State Protections. At this time, Nebraska’s civil rights laws do not establish any protected classes in the field of housing. Apart from enforcing the provisions on the federal Fair Housing Act, Nebraska’s fair housing protections are currently at a bare minimum.
Discriminatory Acts & Penalties. The Nebraska Equal Opportunity Commission is currently tasked with administering issues relating to discriminatory business practices within this state, including those that are precipitated by landlords against their current or prospective tenants. Though their enumerated list of prohibited acts is brief, these following examples lay the groundwork for establishing which business practices may be considered discriminatory when they target one or more protected classes of tenants:
- Publishing advertisements that imply a preference for or against certain types of tenants
- Refusing to rent, sell, or negotiate for housing
- Establishing differing terms, conditions, services, or facilities between tenants
- Falsely denying that housing is available for inspection, sale, or rental
- Offering differing financing options or terms to equally qualified candidates
Nebraska citizens who feel that they have been discriminated against in their pursuit of housing may file a complaint with the state Equal Opportunity Commission in person, on the phone, or online. After filing a report, the Commission initiates an investigation process, after which a determination relating to the complaint veracity is made. The Commission does not indicate how punishments are administered, but is assumed that such options are left up to the tenant in question if they choose to sue for damages.
Additional Landlord Tenant Regulations in Nebraska
These following Nebraska landlord-tenant laws deserve your attention as well. In fact, you should read into them carefully because they are each the topic of regular dispute among landlords and tenants in this state:
Landlord Entry. Landlords in Nebraska are entitled to enter a tenant’s unit for a variety of reasons, including to make requested repairs and to show the dwelling to a prospective renter. However, these landlords may only enter an occupied unit if they received permission for the same 1 full day in advance. Without this advance notice, a Nebraska tenant has the right to deny entry to their landlord.
However, advance notice is not required for entry in emergency situations. That being said, a Nebraska landlord may not abuse their right to permission-less entry under these limited circumstances in order to invade a tenant’s privacy or harass them in any way.
Small Claims Court. Though limited in scope, some non-eviction landlord-tenant disputes can be settled through Nebraska’s small claims court system. However, cases filed in this venue can only be valued at up to $3,500 in total and must be filed with 5 years of a written contract’s termination (4 years for oral contracts).
Mandatory Disclosures. Nebraska landlords are currently only obligated to make two kinds of disclosures to tenants at the commencement of their tenancy. As in all states, these landlords are obliged to provide tenants living buildings built before 1978 with federally-mandate information about the hazards of lead-based paint.

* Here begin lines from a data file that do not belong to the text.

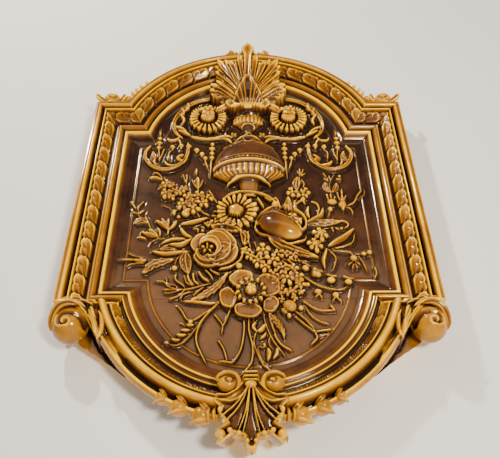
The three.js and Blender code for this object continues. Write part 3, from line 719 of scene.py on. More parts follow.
# for the right side; the left one is its mirror image. Strips are kind, width, crest and points
scrollLook = {
    "garland": [
        ("band", 4.6, 21.5, [
            (23, 178), (32, 183), (46, 184), (62, 178), (75, 166), (83, 152), (85, 138), (81, 126),
            (74, 118),
        ]),
        ("blade", 5.4, 21.5, [(71, 177), (70, 168), (75, 160)]),
        ("blade", 5.4, 21.5, [(78, 168), (75, 160), (78, 152)]),
        ("blade", 5.4, 21.5, [(80, 158), (74, 148), (76, 139)]),
        ("blade", 5.4, 21.5, [(84, 136), (76, 133), (68, 126)]),
        ("blade", 5.4, 21.5, [(80, 130), (72, 126), (64, 121)]),
        ("band", 3.6, 21.5, [(64, 120), (52, 117), (40, 117), (30, 118), (22, 115), (18, 108)]),
        ("blade", 5, 20.5, [(38, 116), (30, 120), (22, 121), (17, 119)]),
    ],
    "stalks": [
        ("line", 2.0, 17.6, [(22, 122), (26, 130), (22, 139)]),
        ("line", 2.2, 21, [(33, 165), (31, 168.5), (27, 168.5), (26, 165)]),
    ],
    "rosette": (46.5, 153.5), "heart": (46.5, 158.5),
    # x, z, width and height of drops in the upright string, the slanting string and the beaded spire
    "drops": [
        (40, 109, 5.5, 4.4), (40, 102, 8, 5), (40, 95, 6.4, 4.6), (40, 88, 6.8, 5), (66, 106, 7.5, 6),
        (57, 100, 7, 6), (51, 94, 6.6, 6), (47, 87.5, 6, 5), (74.5, 107, 6.6, 6.6), (84, 105, 6.6, 6),
        (99, 126, 3.4, 6), (99, 118, 7, 4), (99, 111, 8, 5), (99, 104, 6.4, 5),
    ],
    "basket": [
        ("drop", 3.6, 18.2, [(40.5, 86), (40.8, 74), (41, 60)]),
        ("drop", 3.0, 18, [(47, 84), (45, 77), (43, 70)]),
        ("line", 2.8, 18.4, [(99, 103), (98, 94), (97, 84)]),
        ("line", 2.8, 18.4, [(93, 104), (95, 94), (97.5, 84)]),
        ("line", 2.8, 18.4, [(99, 134), (99, 129), (99, 125)]),
        ("line", 2.8, 18.4, [(85, 101), (87.5, 96), (86.5, 87)]),
        ("blade", 4.4, 20, [(91, 121), (88, 115), (80, 116), (76, 124)]),
        ("blade", 3.6, 20, [(80, 119), (76, 112), (76, 106)]),
        ("band", 4.2, 21, [
            (67, 110), (66.5, 98), (70, 84), (80, 74), (91, 71), (103, 75), (111, 85), (113, 96),
            (108, 106),
        ]),
        ("blade", 7.5, 20, [(71, 82), (76, 88), (70, 93)]),
        ("blade", 5, 20, [(78, 76), (87, 78), (92, 84)]),
        ("leaf", 7, 19.4, [(109, 83), (104, 89), (105, 99)]),
        ("blade", 4, 19.4, [(99, 76), (102, 82), (101, 88)]),
        ("line", 2.6, 20, [(9, 158), (14, 153), (17, 146)]),
        ("line", 2.4, 20, [(68, 92), (67, 86), (70, 80)]),
    ],
}


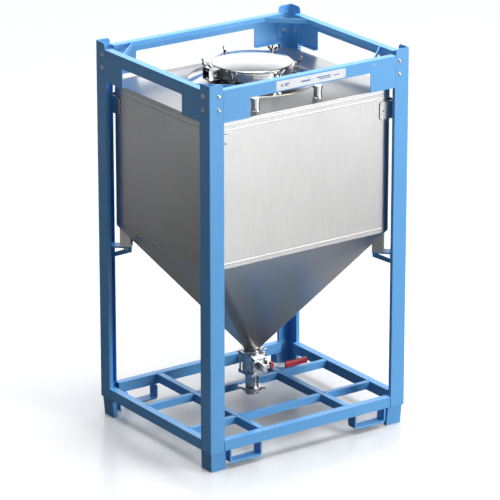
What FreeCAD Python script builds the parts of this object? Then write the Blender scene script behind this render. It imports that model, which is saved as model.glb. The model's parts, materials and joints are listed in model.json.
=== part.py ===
import FreeCAD, Part
import math
import os

# Intermediate bulk container: a stainless hopper tank in a painted steel stacking frame.
# Millimetres. Origin on the floor under the middle of the frame, +Z up, type plate towards -Y.

V = FreeCAD.Vector
UP = V(0, 0, 1)

# ---- overall ----
FRAME_LENGTH = 1200.0
FRAME_WIDTH = 1000.0
FRAME_HEIGHT = 2000.0
SHEET = 4.0                 # frame sheet thickness
HALF_X = FRAME_LENGTH / 2
HALF_Y = FRAME_WIDTH / 2
OVER = 1.0                  # cutters run past the faces they cut by this
THIN = 0.01                 # an edge shorter than this along an axis lies across it

# ---- corner posts ----
POST_LEG = 85.0             # leg of the folded angle
POST_LIP = 20.0             # inward lip at each leg's edge
POST_BOTTOM = 100.0
POST_TOP_LEG = POST_LEG - 5  # narrower leg beside the top rails
TIP_RADIUS = 18.0

# ---- top rails ----
TIP_RISE = 33.0             # post tip above the rails
RAIL_TOP = FRAME_HEIGHT - TIP_RISE
RAIL_DEEP = 163.0           # web depth at the bolted ends
RAIL_SLIM = 62.0            # web depth over the notch
NOTCH_X = 728.0             # notch length, front and rear rails
NOTCH_Y = 528.0             # notch length, side rails
NOTCH_RADIUS = 8.0
RAIL_FLANGE = 40.0
RAIL_LIP = 25.0
RAIL_FOOT_LIP = 22.0
RAIL_GAP = 1.0              # gap between rail web and post edge
TAB_LAP = 14.0              # overlap of the joggled tab with the web
TAB_REACH = 25.0            # tab stops this far from the post's corner
SLING_HOLE = 4.5            # radius of the small hole in the front rail
SLING_HOLE_X = 387.0
SLING_HOLE_DROP = 21.0      # below the rail top

# ---- rail bolts ----
BOLT_FROM_CORNER = 57.0
BOLT_DROPS = (29.0, 97.0)   # below the rail top
M12 = 6.0                   # shank radius
BOLT_PLAY = 0.5
HEAD_RADIUS = 11.5
HEAD_HEIGHT = 6.5
NUT_FLATS = 19.0
NUT_HEIGHT = 10.0
THREAD_PLAY = 0.05
THREAD_STICKOUT = 3.0       # bolt end beyond its nut

# ---- corner braces ----
BRACE_LEG = 190.0           # from the frame corner, along each side
BRACE_HEIGHT = 25.0
BRACE_SHEET = 5.0
BRACE_DROP = 2.0            # top of brace below the rail top

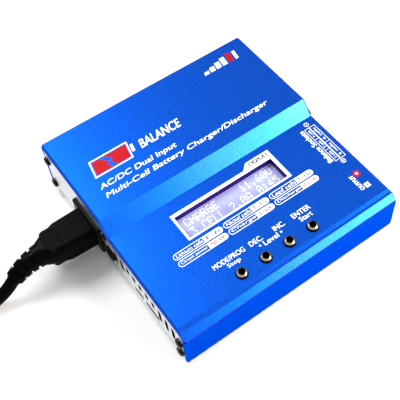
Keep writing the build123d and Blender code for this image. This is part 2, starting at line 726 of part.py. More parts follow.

To adhere to Nebraska’s disclosure laws, though, these landlords must also provide the names and addresses of all individuals who are legally allowed to manage a tenant’s building within the terms of a new lease agreement.
Changing the Locks. Landlords in Nebraska are only allowed to change a tenant’s locks to precipitate a lockout in instances where the tenant in question has been formally evicted. Otherwise, changing a tenant’s locks without permission would constitute an illegal lockout for which the affected tenant may sue for damages.
Nebraska tenants may be able to change their own locks, but only if their lease agreement provides a process for doing so with permission. Otherwise, the tenant in question may be charged for damages and be forced to change the locks once again.
Nebraska Landlord-Tenant Resources
If you’re still looking to learn more about Nebraska’s landlord-tenant laws, then this is a great jumping off point:
Landlord and Tenant Handbook – Produced by Legal Aid of Nebraska, this handbook goes into greater detail about many common landlord-tenant laws, as well as their implications for both parties. This guide has been arranged based upon queries as well, so landlords and tenants alike can easily search through this guide and find answers to their special case questions.
Filing a Small Claims Case in Nebraska – This primer through the Nebraska Judicial Branch website is designed to educate landlords and tenants alike on the process of filing a small claims court case. This guide also covers issues such as defaults, counterclaims, and mediation, so it can be an important asset for individuals who are working to determine their legal strategy in response to a recently filed small claims case.
Landlord-Tenant Checklist – Nebraska landlords in particular can use this example checklist to ensure that they are providing all of the necessary amenities assigned to them under the state’s warranty of habitability. This checklist can also be useful when it comes to facilitating pre- and post-tenancy inspections.